Sans joke! Et parfois, tu stagnes, tu atteins un plateau… et c’est long. Fucking long. C’est là que je suis rendue. Ma blessure a évolué, elle a guéri un brin, mais pas assez pour travailler. Et c’est comme cela depuis plus de trois semaines. Les objectifs que je m’étais fixés, c’est-à-dire mes vacances avec ma meilleure amie en road trip, retourner au travail avant juillet, continuer le airyoga, sont inatteignables pour le moment. Ça me fait mal au coeur, littéralement. Mais il n’y a pas grand chose à faire.

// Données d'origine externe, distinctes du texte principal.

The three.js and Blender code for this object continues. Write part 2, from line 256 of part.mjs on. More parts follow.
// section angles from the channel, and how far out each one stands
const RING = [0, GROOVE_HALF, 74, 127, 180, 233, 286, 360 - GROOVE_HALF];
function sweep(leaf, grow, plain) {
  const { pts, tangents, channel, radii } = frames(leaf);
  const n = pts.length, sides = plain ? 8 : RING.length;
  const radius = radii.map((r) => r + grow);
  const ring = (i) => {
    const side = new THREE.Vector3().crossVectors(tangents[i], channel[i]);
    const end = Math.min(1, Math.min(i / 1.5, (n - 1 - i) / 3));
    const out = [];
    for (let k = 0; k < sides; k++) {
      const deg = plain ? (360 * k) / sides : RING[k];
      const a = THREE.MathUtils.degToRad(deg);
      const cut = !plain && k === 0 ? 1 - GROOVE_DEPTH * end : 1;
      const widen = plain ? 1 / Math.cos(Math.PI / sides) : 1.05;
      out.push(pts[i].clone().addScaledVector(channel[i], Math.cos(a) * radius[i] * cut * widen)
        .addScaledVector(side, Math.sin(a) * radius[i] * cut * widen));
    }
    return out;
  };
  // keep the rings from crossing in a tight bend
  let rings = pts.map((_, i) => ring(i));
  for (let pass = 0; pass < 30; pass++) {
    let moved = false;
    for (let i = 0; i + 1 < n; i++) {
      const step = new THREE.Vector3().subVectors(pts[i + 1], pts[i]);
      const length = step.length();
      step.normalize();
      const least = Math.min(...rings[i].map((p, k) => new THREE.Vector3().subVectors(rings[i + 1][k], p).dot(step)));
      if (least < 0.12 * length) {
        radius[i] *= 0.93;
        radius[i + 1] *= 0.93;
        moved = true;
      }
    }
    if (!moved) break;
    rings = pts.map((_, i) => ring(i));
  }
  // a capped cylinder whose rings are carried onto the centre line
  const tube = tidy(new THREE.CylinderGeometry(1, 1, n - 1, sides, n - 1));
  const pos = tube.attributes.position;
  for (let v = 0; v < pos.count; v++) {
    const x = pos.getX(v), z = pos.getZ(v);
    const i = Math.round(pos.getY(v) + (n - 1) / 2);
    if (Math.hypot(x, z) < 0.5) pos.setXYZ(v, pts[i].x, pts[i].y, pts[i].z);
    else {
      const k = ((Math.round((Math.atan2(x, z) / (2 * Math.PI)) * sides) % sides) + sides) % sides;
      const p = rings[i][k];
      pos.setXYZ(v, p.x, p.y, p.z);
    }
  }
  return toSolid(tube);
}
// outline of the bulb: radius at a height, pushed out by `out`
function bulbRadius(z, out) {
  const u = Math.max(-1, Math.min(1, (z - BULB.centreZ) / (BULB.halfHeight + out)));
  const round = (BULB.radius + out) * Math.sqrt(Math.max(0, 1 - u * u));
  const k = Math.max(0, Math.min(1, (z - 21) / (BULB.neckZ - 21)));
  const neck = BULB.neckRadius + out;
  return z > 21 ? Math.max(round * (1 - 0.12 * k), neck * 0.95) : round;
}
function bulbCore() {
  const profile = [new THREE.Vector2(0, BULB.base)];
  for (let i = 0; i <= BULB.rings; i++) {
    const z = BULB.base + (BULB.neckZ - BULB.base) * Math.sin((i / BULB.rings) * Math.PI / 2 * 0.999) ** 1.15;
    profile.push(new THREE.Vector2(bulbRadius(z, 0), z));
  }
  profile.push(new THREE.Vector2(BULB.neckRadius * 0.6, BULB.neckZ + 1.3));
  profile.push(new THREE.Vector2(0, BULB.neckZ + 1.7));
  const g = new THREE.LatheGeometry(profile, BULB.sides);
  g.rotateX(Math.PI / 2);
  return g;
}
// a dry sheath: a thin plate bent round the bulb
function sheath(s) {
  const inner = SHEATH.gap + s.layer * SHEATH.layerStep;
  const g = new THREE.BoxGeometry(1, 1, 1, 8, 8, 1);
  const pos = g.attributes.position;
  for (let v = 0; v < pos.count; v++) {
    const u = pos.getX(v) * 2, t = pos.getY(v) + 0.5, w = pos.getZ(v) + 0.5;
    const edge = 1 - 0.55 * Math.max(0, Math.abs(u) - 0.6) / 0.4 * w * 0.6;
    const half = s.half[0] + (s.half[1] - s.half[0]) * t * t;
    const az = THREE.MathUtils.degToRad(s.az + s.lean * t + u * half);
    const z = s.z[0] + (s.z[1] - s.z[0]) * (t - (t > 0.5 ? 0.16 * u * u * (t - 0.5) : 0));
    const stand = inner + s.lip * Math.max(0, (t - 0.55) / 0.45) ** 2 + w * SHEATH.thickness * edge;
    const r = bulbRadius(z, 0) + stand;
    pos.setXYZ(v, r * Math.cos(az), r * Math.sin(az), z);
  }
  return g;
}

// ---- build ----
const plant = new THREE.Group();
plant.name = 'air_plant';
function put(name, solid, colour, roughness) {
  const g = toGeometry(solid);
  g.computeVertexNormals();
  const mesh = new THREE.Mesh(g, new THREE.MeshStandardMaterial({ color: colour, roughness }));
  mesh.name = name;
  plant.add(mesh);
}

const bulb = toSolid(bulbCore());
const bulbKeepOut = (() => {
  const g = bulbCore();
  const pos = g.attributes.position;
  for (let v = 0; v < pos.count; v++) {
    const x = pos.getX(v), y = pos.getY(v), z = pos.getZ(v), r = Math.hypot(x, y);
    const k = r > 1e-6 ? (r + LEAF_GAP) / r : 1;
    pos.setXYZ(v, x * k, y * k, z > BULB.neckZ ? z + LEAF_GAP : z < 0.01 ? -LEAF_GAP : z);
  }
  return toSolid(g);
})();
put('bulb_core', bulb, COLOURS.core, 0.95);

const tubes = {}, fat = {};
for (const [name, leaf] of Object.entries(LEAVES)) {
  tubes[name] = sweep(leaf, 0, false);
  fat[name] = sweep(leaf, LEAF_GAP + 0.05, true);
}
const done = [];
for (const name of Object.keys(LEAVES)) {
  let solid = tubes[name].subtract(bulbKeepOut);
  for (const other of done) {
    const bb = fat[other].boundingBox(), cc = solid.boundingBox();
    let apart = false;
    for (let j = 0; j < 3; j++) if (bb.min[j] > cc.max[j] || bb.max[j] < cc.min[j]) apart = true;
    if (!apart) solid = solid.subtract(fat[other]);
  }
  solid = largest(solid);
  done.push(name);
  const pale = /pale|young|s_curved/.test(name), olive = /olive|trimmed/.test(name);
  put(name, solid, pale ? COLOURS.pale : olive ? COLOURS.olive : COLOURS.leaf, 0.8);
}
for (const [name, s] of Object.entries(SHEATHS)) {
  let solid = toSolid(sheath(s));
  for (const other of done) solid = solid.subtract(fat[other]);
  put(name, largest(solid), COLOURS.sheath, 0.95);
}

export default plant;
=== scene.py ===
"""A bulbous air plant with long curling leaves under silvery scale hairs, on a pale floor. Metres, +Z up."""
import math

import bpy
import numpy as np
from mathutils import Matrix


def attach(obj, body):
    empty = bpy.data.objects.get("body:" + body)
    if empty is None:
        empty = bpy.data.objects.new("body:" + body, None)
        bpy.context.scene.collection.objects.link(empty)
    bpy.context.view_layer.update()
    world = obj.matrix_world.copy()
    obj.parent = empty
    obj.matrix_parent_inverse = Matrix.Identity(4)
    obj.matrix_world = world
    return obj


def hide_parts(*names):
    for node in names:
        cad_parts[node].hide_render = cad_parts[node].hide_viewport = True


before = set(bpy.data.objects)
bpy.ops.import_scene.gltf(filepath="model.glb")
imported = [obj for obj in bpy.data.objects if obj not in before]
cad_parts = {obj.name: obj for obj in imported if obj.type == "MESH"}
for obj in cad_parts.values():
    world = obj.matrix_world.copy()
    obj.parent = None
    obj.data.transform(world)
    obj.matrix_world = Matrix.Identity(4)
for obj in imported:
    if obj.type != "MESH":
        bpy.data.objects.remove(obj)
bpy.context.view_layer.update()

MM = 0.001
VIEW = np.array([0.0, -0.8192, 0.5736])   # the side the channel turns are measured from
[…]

Enfin, vivre avec toi-même pendant tout ce temps, sans travailler, ça te donne le temps de penser. Penser à toi, à ta vie, bref, à tout ce qui te donne envie de philosopher. Ça permet aux petites bibittes de ressortir, parce que tu ne peux plus les écraser grâce à la routine «métro-boulot-dodo». Cet état peut vraiment être effrayant au début, mais écoute-moi: laisse-le venir, laisse-le aller. Je te jure que tu iras vraiment mieux après! Quand on n’a pas le temps de prendre soin de soi quotidiennement, il faut saisir les occasions qui passent pour le faire!

Et dernier conseil… je sais à quel point on peut être fier de soi quand on franchit une étape, quand on fait une nouvelle activité, quand on évolue, mais évite de tout mettre cela sur les réseaux sociaux. Les préjugés énoncés plus hauts font encore partie de notre société et les réseaux sociaux étant ce qu’ils sont, tes petites réussites pourraient être écrapouties par une personne jalouse ou qui te veut du trouble… Je suis sérieuse. Fait vécu (dis-je avec le petit signe des scouts).

Sur ce, je te souhaite la meilleure des guérisons. Et si tu n’es pas en arrêt de travail, j’espère que cet article t’aura ouvert un peu les yeux sur cette réalité!